2/14/10 - Team 4, Day 1

Update from Diana McKeon, PT wound care on Team 4:

So the devastation in Haiti is great, but the people have such spirit. Today was the last of three days of a national holiday for prayer. No one worked since Thursday. As we Drove through PaP just after noon, churches were letting out and the streets were filled with people in their finest clothes. Nice dressy clothes and I couldn't believe in all of this dirt and destruction how white the shirts, pants, skirts were. They tell me that's part of the color of mourning in Haiti. The tents are everywhere along every street. Just outside of town on the way to the mission, we passed a lathe field of dirt at the foot of the mountains. The missionary president, Brad, tells us this is the mass burial site of 170,000 after the earthquake.The mission is nice- not much more rustic than some of the girl scout cabins I have camped in. The food is basic, but man did it hit the spot today! I had chicken salad in a wheat tortilla for lunch and some kind of chicken meatball with beans and rice tonight.I saw two patients this afternoon from a local menonite mission with vacs. Dr. Brannon took a patient to OR for a wound cleanout on her foot. She is about 20 and her foot was crushed under a car tire during the earthquake. Didn't look like such a bad wound, but all the long bones in her foot are broken. The girl couldn't bear to have the forefoot amputated, so we will try to heal her wound and let the bones heal as best they can. Sad. We went back down to the clinic to get organized after dinner only to have an emergency show up at our gate- a guy crashed on his motorbike and was all banged up and lost some teeth. I got to help the soca clean up the wounds and we sent him down to our ward to stay overnight. I'm clean in bed now after a cold drizzle of a shower, but it felt fabulous. It's 11:13 pm and I have a 6:30 am alarm set.

Update from Dr. Smoot:

Day 1 started with lost bags that were later found. As we traveled through PAP to MOH, we passed rubble, trash, and lines of people celebrating national day of prayer. It's warm and dusty. Patients in the ward are calm despite circumstances. Many patients with neglected fractures and infected wounds. The team is working well together.
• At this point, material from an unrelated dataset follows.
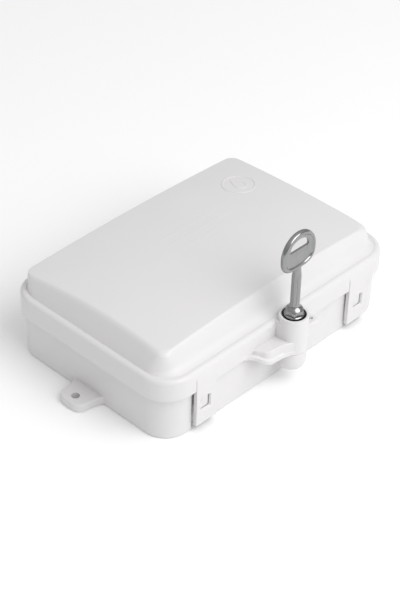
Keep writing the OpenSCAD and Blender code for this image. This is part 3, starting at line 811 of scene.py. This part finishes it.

Picture: Pt on the freedom vac. She is at the menonite mission close by. She has a stage 3-4 on buttocks. Granulating well. Her name is Lovely. She was trapped under the rubble of the buildings for five days. Her mother was the first person who she saw on her rescue. Dr. Bob wrote about it on the TxOrtho blog. Her name is very fitting. She never complains and smiles when you change her VAC. One tough cookie, and just one example of the resiliency of the people of Haiti.

1 comment:

  1. God bless you all!! Your work and selflessness is awe inspiring.